One notable journey (1908–1909) brought him back to Ethiopia, where he was received by Emperor Menelik II. Faitlovitch used this opportunity to advocate for fair treatment of the Beta Israel. His experiences from this trip were published in German as Quer durch Abessinien (1910) and later in Hebrew as Massa el ha-Falashim (1959).

=== Activities from 1913 Onward ===
In 1913, during his third trip to Ethiopia, Faitlovitch founded a school in Dembiya to provide a Jewish education for the children of Beta Israel. After the First World War, he increasingly focussed on the United States. He lectured at the University of Geneva (1915-1919) and founded a boarding school in Addis Ababa in 1923. Although he settled in Tel Aviv in 1927, he continued to travel frequently, especially to the USA, where he gave lectures and collected donations. The Italian invasion of Ethiopia (1935-1936) and the Second World War finally brought his work to a halt. After the founding of Israel in 1948, however, he managed to persuade the Jewish Agency to fund educational initiatives for Beta Israel. He was a tireless advocate of their integration into the Jewish world, as he firmly believed that the Beta Israel were ethnically and religiously connected to the Jewish people.

== Legacy ==
Faitlovitch, driven by a profound sense of religious duty, dedicated his efforts to studying Beta Israel and facilitating its reintegration into the broader Jewish community. Over his lifetime, he organized the education of 25 young members of Beta Israel, bringing them to Europe, Egypt, and Palestine for training. Upon their return, these individuals played a dual role within their communities, intensifying existing tensions while also promoting the adoption of normative Jewish practices.

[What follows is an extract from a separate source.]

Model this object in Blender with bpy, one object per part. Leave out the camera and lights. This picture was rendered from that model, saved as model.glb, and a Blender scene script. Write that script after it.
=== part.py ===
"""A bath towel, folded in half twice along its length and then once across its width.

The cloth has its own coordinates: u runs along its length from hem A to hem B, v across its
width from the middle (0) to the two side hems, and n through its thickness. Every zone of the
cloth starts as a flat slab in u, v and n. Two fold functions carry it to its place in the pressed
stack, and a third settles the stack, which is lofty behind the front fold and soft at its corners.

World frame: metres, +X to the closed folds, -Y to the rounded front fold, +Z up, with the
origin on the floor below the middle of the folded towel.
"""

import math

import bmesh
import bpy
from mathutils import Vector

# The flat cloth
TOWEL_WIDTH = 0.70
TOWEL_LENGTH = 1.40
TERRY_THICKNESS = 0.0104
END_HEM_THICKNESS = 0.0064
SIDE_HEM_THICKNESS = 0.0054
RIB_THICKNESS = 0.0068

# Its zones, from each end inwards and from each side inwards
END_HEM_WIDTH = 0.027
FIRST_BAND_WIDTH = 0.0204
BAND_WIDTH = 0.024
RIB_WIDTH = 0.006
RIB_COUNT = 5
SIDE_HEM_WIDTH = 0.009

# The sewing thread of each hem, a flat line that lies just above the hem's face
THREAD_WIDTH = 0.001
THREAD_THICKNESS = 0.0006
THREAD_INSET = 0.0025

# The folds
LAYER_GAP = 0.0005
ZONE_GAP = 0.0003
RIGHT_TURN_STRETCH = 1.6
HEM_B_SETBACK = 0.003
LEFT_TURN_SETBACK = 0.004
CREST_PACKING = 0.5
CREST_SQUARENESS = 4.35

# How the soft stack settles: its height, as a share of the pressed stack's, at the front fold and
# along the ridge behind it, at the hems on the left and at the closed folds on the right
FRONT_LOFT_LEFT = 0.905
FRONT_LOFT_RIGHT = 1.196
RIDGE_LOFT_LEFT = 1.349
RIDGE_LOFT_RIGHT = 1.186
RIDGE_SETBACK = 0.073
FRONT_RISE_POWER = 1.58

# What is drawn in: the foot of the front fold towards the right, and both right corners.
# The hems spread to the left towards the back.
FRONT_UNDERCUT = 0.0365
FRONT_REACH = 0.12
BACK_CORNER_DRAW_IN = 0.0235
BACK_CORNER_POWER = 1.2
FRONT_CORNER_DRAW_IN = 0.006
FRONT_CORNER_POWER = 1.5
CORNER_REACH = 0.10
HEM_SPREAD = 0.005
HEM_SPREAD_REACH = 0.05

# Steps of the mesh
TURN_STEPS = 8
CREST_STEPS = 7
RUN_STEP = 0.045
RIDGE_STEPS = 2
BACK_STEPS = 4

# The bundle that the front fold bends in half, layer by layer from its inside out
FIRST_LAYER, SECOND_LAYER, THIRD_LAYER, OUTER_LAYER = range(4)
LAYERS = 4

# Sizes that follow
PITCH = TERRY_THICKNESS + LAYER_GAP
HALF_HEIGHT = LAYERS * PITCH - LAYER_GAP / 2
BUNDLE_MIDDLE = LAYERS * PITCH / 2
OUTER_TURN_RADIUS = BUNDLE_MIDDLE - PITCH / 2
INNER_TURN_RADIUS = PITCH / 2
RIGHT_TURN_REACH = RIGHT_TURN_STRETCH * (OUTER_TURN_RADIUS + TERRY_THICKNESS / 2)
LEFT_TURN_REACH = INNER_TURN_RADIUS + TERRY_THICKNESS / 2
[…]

In addition to his work with Beta Israel, Faitlovitch was also involved in the search for other ‘nidhei Israel’ (the ‘scattered Israelis’) and proselytism, founding several committees. His best-known publications include Mota Mus (1906), Proverbes Abyssins (1907), Nouveaux Proverbes Abyssins (1909), Les Falachas d'après les Explorateurs (1907), Versi Abissini (1910) and Falasha Letters (1913). His only English publication, , appeared in the American Jewish Year Book in 1920.

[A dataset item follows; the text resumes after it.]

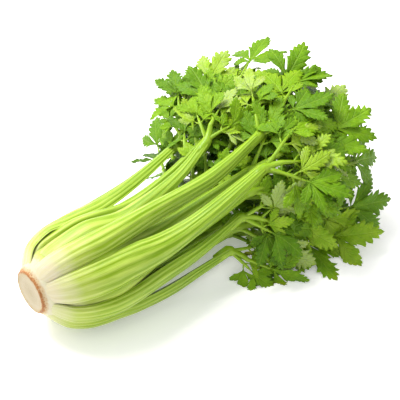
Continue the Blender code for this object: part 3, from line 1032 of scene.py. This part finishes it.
@dataclass(frozen=True)
class Leaf:
    """The compound leaf of one stalk: a rachis with stemmed side leaflets and an end leaflet."""

    name: str
    bend: Place
    end: Place
    size: float
    pairs: int
    lean: float
    # how pale its blades are, set for how lit the spray lies: low tones are painted shade, high ones a
    # painted sheen
    tone: float
    back_lean: float = -0.55
    # the size of the blades at the stalk's joint, against the others
    joint_size: float = 1.0
    # pairs of branches before the joint, and the way between them
    early_pairs: int = 0
    early_step: float = 17.0
    steps: int = 18
    # how far inside the stalk's end its first points lie
    root_steps: Place = (16.0, 8.0, 1.0)
    thickest: float = 5.2
    thinnest: float = 1.2
    taper: float = 0.42
    tone_steps: tuple[float, ...] = (-0.35, -0.2, -0.05, 0.05, 0.2, 0.42)

    @property
    def parent(self) -> Stalk:
        """The stalk that it grows from."""
        return next(stalk for stalk in STALKS if stalk.name == self.name.replace("leaf", "stalk"))

    def upper(self) -> Vector:
        """Give the direction that the upper sides of the blades face."""
        lean = math.radians(self.lean)
        return Vector((self.back_lean, math.sin(lean), math.cos(lean))).normalized()

    def path(self) -> list[Vector]:
        """Lay the rachis as two curves that meet in its middle.

        Returns:
            Points along it, from inside its stalk's end.
        """
        stalk, tip_x = self.parent, self.parent.tip_x
        spine_y, spine_z = stalk.spine()
        outward = Vector((0, spine_y.at(tip_x) - AXIS_Y.at(tip_x), spine_z.at(tip_x) - AXIS_Z.at(tip_x)))
        sink = outward.normalized() * (stalk.tip_thickness * 0.8)
        root = [Vector((x, spine_y.at(x), spine_z.at(x))) - sink
                for x in (tip_x - inside for inside in self.root_steps)]
        heading = (root[2] - root[1]).normalized()
        start, bend, end = root[2], Vector(self.bend), Vector(self.end)
        middle = bend.lerp(end, 0.5)
        lead = start.lerp(bend, 0.5) + heading * 3
        points = root[:2]
        for i in range(self.steps + 1):
            t = i / self.steps * 2
            a, b, c, u = (start, lead, bend, t) if t <= 1 else (bend, middle, end, t - 1)
            points.append(a * (1 - u) ** 2 + b * (2 * u * (1 - u)) + c * u**2)
        return points

    def build(self, site: Site, materials: list[Material], seed: int) -> Object:
        """Make the leaf.

        Args:
            site: Where the millimetres lie.
            materials: The blade's upper side, its under side and the stem.
            seed: The seed of its random numbers.

        Returns:
            The leaf's object.
        """
        piece = Piece(seed)
        path = self.path()
        last = len(path) - 1
        root = min(self.parent.tip_width / 2, self.thickest)
        radii = [root * 0.85, root * 0.97, root]
        radii += [root - (root - self.thinnest) * (i / (last - 3)) ** self.taper for i in range(last - 2)]
        piece.add_tube(path, radii, 0.5, 2, 10)
        self.add_leaflet(piece, path[-1], path[-1] - path[-3], self.size, 0, 4.0, 1.3)
        for pair in range(self.pairs):
            i = last - 4 - round(pair * (last - 7) / max(self.pairs, 2))
            ahead = path[i + 1] - path[i - 1]
            for side in (-1, 1):
                size = self.size * (0.95 - 0.06 * pair) * piece.rng.uniform(0.9, 1.12)
                stem = self.size * (0.12 + 0.16 * pair)
                self.add_leaflet(piece, path[i], ahead, size, side, stem, 1.4)
        back = (path[0] - path[2]).normalized() * self.early_step
        for early in range(self.early_pairs + 1):
            for side in (-1, 1):
                self.add_branch(piece, path[3] + back * early, path[4] - path[2], side)
        return piece.finish(f"{self.name}_spray", site, materials, "leaf_blade", self.name)

    def add_branch(self, piece: Piece, root: Vector, ahead: Vector, side: int) -> None:
        """Grow one stemmed group of three leaflets from the stalk's joint.

        Args:
            piece: The leaf's piece.
            root: Where its stem leaves the rachis.
            ahead: The rachis's direction there.
            side: -1 or 1 for its side of the rachis.
        """
        rng, upper = piece.rng, self.upper()
        turn = Matrix.Rotation(math.radians(side * rng.uniform(30, 50)), 3, upper)
        lift = upper * rng.uniform(-0.1, 0.35)
        heading = (turn @ ahead.normalized() + lift).normalized()
        length = self.size * self.joint_size * rng.uniform(0.55, 0.85)
        end = root + heading * length + ahead.normalized() * length * 0.15
        path = [root.lerp(end, t) + upper * (math.sin(math.pi * t) * length * 0.06)
                for t in (0, 0.25, 0.5, 0.75, 1)]
        piece.add_tube(path, [2.6, 2.0, 1.7, 1.5, 1.3], 0.5, 2)
        for way in (0, -1, 1):
            size = self.size * self.joint_size * (0.85 if way == 0 else 0.6) * rng.uniform(0.85, 1.1)
            stem = 3.0 if way == 0 else size * 0.18
            seat = path[-1] if way == 0 else path[-2]
            self.add_leaflet(piece, seat, path[-1] - path[-3], size, way, stem, 1.2)

    def add_leaflet(self, piece: Piece, root: Vector, ahead: Vector, size: float, side: int,
                    stem: float, radius: float) -> None:
        """Grow one leaflet on its own short stem.

        Args:
            piece: The leaf's piece.
            root: Where its stem leaves the rachis.
            ahead: The rachis's direction there.
            size: The blade's length.
            side: -1 or 1 for a side leaflet, 0 for an end one.
            stem: The stem's length.
            radius: The stem's radius at its foot.
        """
        rng, upper = piece.rng, self.upper()
        ahead = ahead.normalized()
        out = Matrix.Rotation(math.radians(side * rng.uniform(42, 62)), 3, upper) @ ahead
        base = root + out * stem
        heading = (out + ahead * (0.25 * abs(side))).normalized()
        tilt = Matrix.Rotation(math.radians(rng.uniform(-28, 28) + 12 * side), 3, heading)
        pitch = Matrix.Rotation(math.radians(rng.uniform(-18, 22)), 3, heading.cross(upper))
        heading = pitch @ heading
        frame = frame_at(base, heading, tilt @ upper)
        # painted shade and sheen: the spray's tone, moved by a random step for each blade
        tone = self.tone + rng.choice(self.tone_steps)
        Leaflet(size).grow(piece, frame, min(1.0, max(0.0, tone)))
        under_blade = frame @ (Vector((0, 0.12, -0.03)) * size)
        rib = [root, root.lerp(base, 0.5), base, under_blade]
        piece.add_tube(rib, [radius, radius * 0.8, radius * 0.65, 0.3], 0.6, 2, 6)


# each spray's tone, after its lean, paints light: low tones for sprays in shade, high ones for a painted
# sheen on lit sprays
LEAVES = (
    Leaf("outer_leaf_1", (199, -62, 21), (211, -74, 14), 35, 1, -35, 0.55),
    Leaf("outer_leaf_2", (217, -60, 60), (233, -70, 52), 42, 2, -50, 0.55),
    Leaf("outer_leaf_3", (246, -52, 108), (266, -58, 103), 52, 1, -35, 0.65),
    Leaf("outer_leaf_4", (278, -8, 126), (310, 8, 131), 44, 2, -10, 0.5),
    Leaf("outer_leaf_5", (225, 76, 95), (236, 92, 101), 33, 1, -10, 0.5, joint_size=0.7),
    Leaf("outer_leaf_6", (234, 74, 81), (266, 88, 105), 42, 2, 0, 0.45, joint_size=0.6),
    Leaf("outer_leaf_7", (202, 70, 33), (212, 94, 47), 36, 1, 30, 0.25),
    Leaf("outer_leaf_8", (246, -36, 9), (286, -76, 12), 46, 2, -20, 0.72),
    Leaf("middle_leaf_1", (250, -60, 46), (304, -78, 40), 46, 2, -38, 0.72),
    Leaf("middle_leaf_2", (264, -58, 84), (320, -64, 78), 46, 2, -40, 0.55),
    Leaf("middle_leaf_3", (268, -38, 104), (310, -42, 106), 48, 2, -20, 0.45),
    Leaf("middle_leaf_4", (222, 24, 117), (234, 30, 121), 32, 1, -20, 0.7),
    Leaf("middle_leaf_5", (266, 50, 115), (308, 74, 122), 48, 3, -5, 0.4,
         joint_size=0.7, early_pairs=2),
    Leaf("middle_leaf_6", (254, 68, 75), (298, 94, 77), 46, 2, 30, 0.3,
         joint_size=0.6, early_pairs=2),
    Leaf("middle_leaf_7", (250, 52, 35), (292, 78, 31), 44, 2, 30, 0.15,
         joint_size=0.7, early_pairs=1),
    Leaf("middle_leaf_8", (256, -8, 22), (310, -16, 18), 44, 2, -10, 0.75),
    Leaf("heart_leaf_1", (262, -26, 81), (322, -12, 98), 46, 2, -15, 0.75),
    Leaf("heart_leaf_2", (252, 16, 106), (310, 26, 123), 48, 3, -10, 0.35,
         joint_size=0.6, early_pairs=2),
    Leaf("heart_leaf_3", (262, 38, 77), (318, 50, 93), 46, 2, 15, 0.25,
         joint_size=0.6, early_pairs=2),
    Leaf("heart_leaf_4", (260, 6, 53), (318, 16, 59), 44, 2, 0, 0.25,
         joint_size=0.7, early_pairs=1),
)


# ---- stage


@dataclass(frozen=True)
class Lamp:
    """One square soft light: its side (azimuth, elevation), size and distance in metres, and watts."""

    name: str
    side: tuple[float, float]
    size: float
    distance: float
    power: float
    colour: str


@dataclass(frozen=True)
class Studio:
    """A white ground, soft light from above and behind, and the camera."""

    side: tuple[float, float] = (-38.0, 40.0)
    distance: float = 1.06
    lens: float = 100.0
    sensor: float = 36.0
    target: Place = (195.07, 5.35, 51.41)
    lamps: tuple[Lamp, ...] = (
        Lamp("key", (-160, 60), 0.7, 1.3, 31, "#fffdf6"), Lamp("fill", (-80, 35), 1.6, 1.6, 3, "#ffffff"))
    sky: float = 0.82
    ground: float = 8.0
    ground_colour: str = "#f6f6f5"
    ground_glow: float = 0.24

    def build(self, site: Site) -> None:
        """Make the ground, the lights and the camera.

        Args:
            site: Where the millimetres lie.
        """
        self.add_ground()
        target = site.place(self.target)
        for lamp in self.lamps:
            light = bpy.data.lights.new(lamp.name, "AREA")
            light.size, light.energy = lamp.size, lamp.power
            light.color = linear(lamp.colour)[:3]
            self.stand(light, target, lamp.side, lamp.distance)
        scene = bpy.context.scene
        scene.world = bpy.data.worlds.new("studio")
        scene.world.use_nodes = True
        sky = scene.world.node_tree.nodes["Background"]
        sky.inputs["Color"].default_value = (1, 1, 1, 1)
        sky.inputs["Strength"].default_value = self.sky
        scene.view_settings.view_transform = "Standard"
        camera = bpy.data.cameras.new("camera")
        camera.lens, camera.sensor_width = self.lens, self.sensor
        camera.clip_start, camera.clip_end = 0.05, 50
        scene.camera = self.stand(camera, target, self.side, self.distance)

    @staticmethod
    def stand(data: ID, target: Vector, side: tuple[float, float],
              distance: float) -> Object:
        """Stand a light or the camera beside the head and face it.

        Args:
            data: The light or camera.
            target: What it faces.
            side: Its azimuth and elevation from there, in degrees.
            distance: How far off it stands, in metres.

        Returns:
            Its object.
        """
        azimuth, elevation = (math.radians(angle) for angle in side)
        back = Vector((math.sin(azimuth) * math.cos(elevation), -math.cos(azimuth) * math.cos(elevation),
                       math.sin(elevation)))
        obj = bpy.data.objects.new(data.name, data)
        bpy.context.scene.collection.objects.link(obj)
        obj.location = target + back * distance
        obj.rotation_mode = "QUATERNION"
        obj.rotation_quaternion = (-back).to_track_quat("-Z", "Y")
        return obj

    def add_ground(self) -> None:
        """Lay the white ground."""
        bm = bmesh.new()
        bmesh.ops.create_grid(bm, x_segments=1, y_segments=1, size=self.ground / 2)
        mesh = bpy.data.meshes.new("ground")
        bm.to_mesh(mesh)
        bm.free()
        material, _, shader = start_material("studio_paper_white")
        shader.inputs["Base Color"].default_value = linear(self.ground_colour)
        shader.inputs["Roughness"].default_value = 0.9
        shader.inputs["Emission Color"].default_value = (1, 1, 1, 1)
        shader.inputs["Emission Strength"].default_value = self.ground_glow
        mesh.materials.append(material)
        obj = bpy.data.objects.new("ground", mesh)
        bpy.context.scene.collection.objects.link(obj)


STALK_SEED = 100
LEAF_SEED = 500


def main() -> None:
    """Build the head and its stage, and report each piece."""
    logging.basicConfig(level=logging.INFO, format="%(name)s: %(message)s")
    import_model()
    site = Site.from_frame()
    skin = StalkSkin().build()
    root = RootPlate()
    root.build(site, RootFlesh().build(site.place(root.centre)))
    for i, stalk in enumerate(STALKS):
        stalk.build(site, skin, STALK_SEED + i)
    blades = [side.value.build() for side in BladeSide]
    for i, leaf in enumerate(LEAVES):
        leaf.build(site, [*blades, skin], LEAF_SEED + i)
    Studio().build(site)
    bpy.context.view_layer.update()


if __name__ == "__main__":
    main()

Faitlovitch left behind a valuable library, which he bequeathed to the Tel Aviv city council. Today, this collection is housed at Tel Aviv University, a lasting testimony to his devotion to Beta Israel and his endeavour to bring it into the Jewish fold.

== Literature ==

- Steven Kaplan. “Faitlovitch, Jacques.“ In Encyclopaedia Aethiopica (EA), vol. 2, ed. Siegbert Uhlig, Wiesbaden, 2005, pp. 243f.
- Max Wurmband & Emanuela Trevisan Semi. “Faïtlovitch, Jacques.” In Encyclopaedia Judaica, vol. 6, 2nd ed., ed. Michael Berenbaum & Fred Skolnik, Detroit, 2007, pp. 677f.
- Emanuela Trevisan Semi & Todor Parfitt. Jacques Faitlovitch and the Jews of Ethiopia, London/Portland OR, 2007.